**Work to complete**: Starting at the line that has "tab.position.x = LINK_LENGTH;" and stopping after the line that has "if empty is", reproduce the listing below exactly; omit everything else.

**Record extracts**:
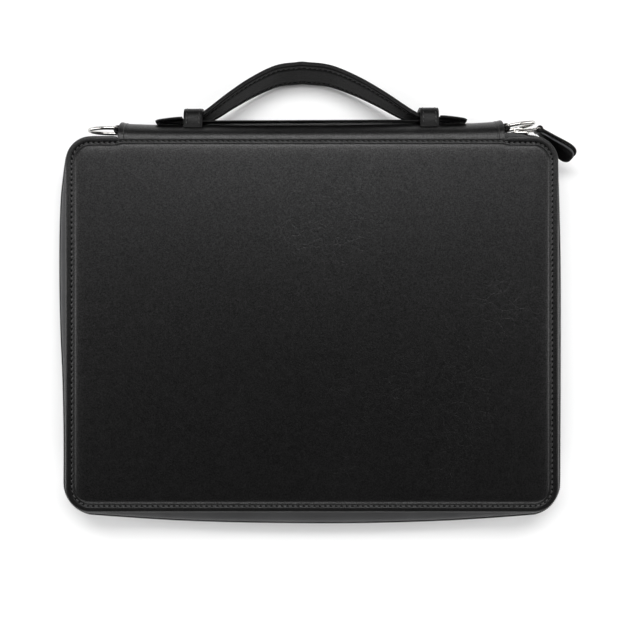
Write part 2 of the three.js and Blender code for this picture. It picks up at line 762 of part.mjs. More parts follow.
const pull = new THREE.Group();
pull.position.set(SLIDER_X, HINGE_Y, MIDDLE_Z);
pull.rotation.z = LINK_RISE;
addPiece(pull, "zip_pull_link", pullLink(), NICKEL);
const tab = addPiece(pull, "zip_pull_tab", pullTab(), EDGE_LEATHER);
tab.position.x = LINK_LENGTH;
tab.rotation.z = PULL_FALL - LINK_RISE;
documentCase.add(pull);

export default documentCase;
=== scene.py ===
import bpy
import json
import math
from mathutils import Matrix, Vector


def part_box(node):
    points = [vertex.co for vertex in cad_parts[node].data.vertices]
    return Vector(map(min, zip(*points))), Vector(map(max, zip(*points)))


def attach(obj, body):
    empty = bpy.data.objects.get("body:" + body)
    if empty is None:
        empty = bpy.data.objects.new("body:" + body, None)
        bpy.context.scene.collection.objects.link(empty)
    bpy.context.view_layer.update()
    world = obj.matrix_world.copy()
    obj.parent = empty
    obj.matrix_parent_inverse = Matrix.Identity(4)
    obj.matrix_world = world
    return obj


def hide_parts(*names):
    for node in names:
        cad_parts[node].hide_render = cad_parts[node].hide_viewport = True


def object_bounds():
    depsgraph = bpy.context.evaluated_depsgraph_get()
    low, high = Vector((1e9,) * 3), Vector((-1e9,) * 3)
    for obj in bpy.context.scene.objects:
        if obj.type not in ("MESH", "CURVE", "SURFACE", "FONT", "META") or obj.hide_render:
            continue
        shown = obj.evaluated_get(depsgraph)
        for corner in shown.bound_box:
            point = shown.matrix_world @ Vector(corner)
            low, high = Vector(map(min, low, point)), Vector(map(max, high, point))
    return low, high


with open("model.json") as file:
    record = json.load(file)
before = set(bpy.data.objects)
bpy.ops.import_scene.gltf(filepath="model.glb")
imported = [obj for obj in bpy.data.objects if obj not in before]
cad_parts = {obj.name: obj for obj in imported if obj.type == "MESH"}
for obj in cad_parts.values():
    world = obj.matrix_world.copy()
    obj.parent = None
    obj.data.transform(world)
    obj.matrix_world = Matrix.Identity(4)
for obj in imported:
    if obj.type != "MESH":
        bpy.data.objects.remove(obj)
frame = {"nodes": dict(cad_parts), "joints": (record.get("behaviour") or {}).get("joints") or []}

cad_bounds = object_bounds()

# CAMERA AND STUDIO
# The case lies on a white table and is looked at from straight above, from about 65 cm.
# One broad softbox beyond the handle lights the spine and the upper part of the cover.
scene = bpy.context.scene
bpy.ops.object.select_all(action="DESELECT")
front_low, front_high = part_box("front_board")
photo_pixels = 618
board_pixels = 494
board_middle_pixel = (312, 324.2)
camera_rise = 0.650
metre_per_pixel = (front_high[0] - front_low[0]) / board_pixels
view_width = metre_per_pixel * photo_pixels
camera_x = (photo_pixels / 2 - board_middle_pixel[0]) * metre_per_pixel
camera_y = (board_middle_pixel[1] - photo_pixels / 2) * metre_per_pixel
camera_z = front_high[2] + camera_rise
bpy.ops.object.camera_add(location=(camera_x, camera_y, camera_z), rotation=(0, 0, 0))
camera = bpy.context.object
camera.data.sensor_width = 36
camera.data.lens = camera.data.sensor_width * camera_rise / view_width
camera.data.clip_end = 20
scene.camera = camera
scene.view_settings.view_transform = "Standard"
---
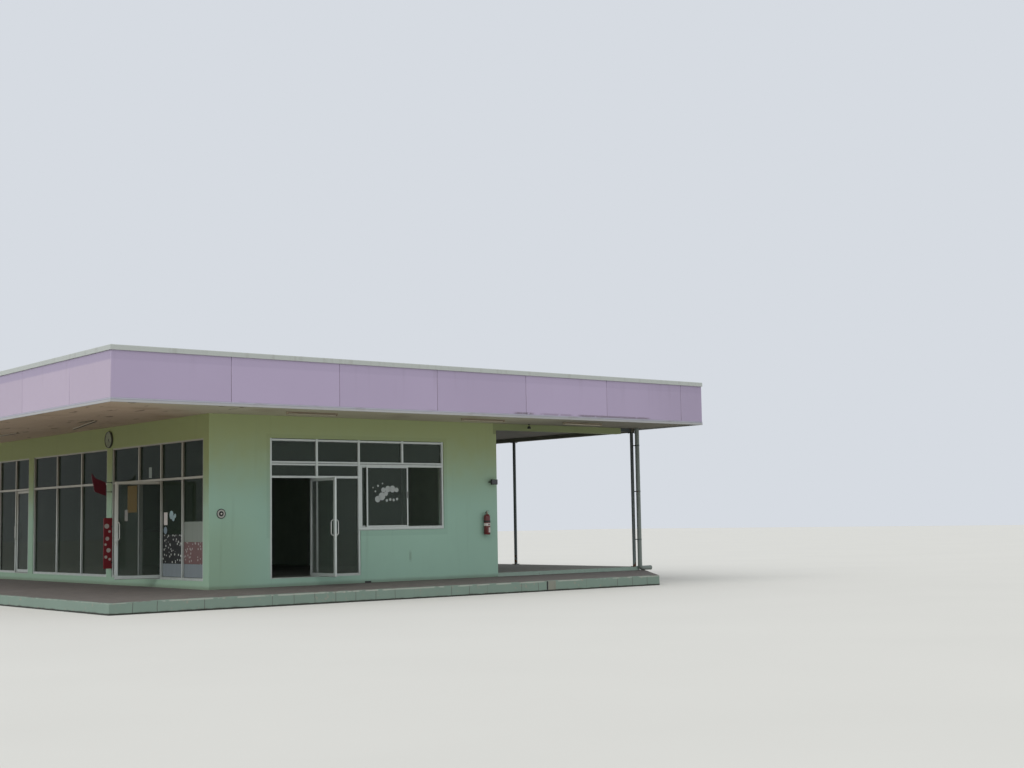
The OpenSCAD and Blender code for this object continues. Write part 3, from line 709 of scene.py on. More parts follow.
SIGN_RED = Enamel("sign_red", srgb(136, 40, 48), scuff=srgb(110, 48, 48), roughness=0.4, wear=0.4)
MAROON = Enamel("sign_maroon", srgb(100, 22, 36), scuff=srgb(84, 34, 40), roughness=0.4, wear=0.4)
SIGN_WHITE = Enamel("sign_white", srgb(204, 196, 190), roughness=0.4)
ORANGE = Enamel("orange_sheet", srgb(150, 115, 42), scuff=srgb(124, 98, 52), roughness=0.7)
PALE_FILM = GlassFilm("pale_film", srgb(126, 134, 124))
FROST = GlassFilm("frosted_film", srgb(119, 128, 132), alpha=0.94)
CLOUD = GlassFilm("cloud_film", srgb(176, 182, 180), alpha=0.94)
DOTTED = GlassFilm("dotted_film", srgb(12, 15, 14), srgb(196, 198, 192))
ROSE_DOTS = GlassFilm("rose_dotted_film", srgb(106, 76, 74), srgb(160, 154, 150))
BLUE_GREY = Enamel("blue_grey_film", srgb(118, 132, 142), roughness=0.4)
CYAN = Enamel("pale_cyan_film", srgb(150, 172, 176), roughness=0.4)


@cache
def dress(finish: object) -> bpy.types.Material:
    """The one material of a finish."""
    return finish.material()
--
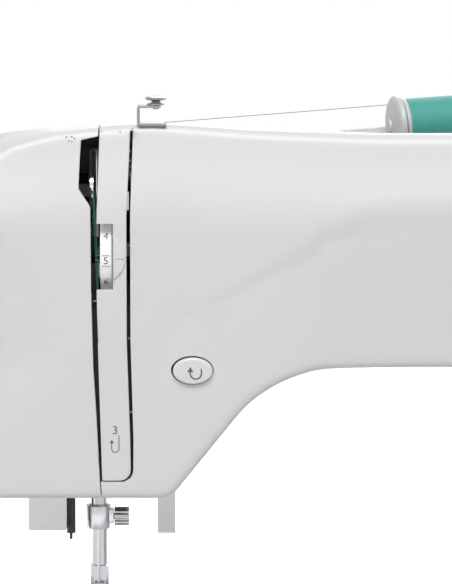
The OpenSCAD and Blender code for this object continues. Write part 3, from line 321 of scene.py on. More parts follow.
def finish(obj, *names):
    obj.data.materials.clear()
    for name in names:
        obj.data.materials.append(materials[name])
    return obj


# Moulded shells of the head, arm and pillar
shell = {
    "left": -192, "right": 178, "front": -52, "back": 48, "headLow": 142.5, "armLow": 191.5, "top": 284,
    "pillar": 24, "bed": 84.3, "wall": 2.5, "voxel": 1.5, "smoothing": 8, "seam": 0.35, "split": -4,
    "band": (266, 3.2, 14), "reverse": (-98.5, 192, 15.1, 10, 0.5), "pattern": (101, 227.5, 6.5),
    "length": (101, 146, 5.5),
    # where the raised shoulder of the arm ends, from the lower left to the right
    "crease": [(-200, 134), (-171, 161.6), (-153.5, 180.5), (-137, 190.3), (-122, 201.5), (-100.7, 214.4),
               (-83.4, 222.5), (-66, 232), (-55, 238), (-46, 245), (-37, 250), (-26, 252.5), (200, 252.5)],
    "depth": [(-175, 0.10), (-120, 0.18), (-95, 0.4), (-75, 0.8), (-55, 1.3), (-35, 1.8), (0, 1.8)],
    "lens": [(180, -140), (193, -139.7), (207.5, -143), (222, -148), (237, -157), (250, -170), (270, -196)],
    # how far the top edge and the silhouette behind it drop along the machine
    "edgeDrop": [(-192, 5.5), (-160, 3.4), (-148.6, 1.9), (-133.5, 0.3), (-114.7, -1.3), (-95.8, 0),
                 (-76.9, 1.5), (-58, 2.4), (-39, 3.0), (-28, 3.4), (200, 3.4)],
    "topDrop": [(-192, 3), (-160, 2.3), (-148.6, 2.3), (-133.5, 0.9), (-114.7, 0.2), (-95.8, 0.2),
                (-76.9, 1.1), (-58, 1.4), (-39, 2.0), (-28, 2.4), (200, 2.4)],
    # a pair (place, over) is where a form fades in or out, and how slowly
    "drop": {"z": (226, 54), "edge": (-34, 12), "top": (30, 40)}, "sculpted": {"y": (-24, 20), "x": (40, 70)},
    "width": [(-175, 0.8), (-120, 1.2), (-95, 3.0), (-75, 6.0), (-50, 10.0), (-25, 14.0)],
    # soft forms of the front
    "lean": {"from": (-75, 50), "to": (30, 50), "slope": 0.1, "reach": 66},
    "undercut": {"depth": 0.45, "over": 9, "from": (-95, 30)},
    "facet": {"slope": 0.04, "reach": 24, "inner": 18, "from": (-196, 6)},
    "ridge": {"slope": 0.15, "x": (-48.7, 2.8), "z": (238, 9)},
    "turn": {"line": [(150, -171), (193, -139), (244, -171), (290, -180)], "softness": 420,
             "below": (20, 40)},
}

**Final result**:
tab.position.x = LINK_LENGTH;
tab.rotation.z = PULL_FALL - LINK_RISE;
documentCase.add(pull);

export default documentCase;
=== scene.py ===
import bpy
import json
import math
from mathutils import Matrix, Vector


def part_box(node):
    points = [vertex.co for vertex in cad_parts[node].data.vertices]
    return Vector(map(min, zip(*points))), Vector(map(max, zip(*points)))


def attach(obj, body):
    empty = bpy.data.objects.get("body:" + body)
    if empty is None:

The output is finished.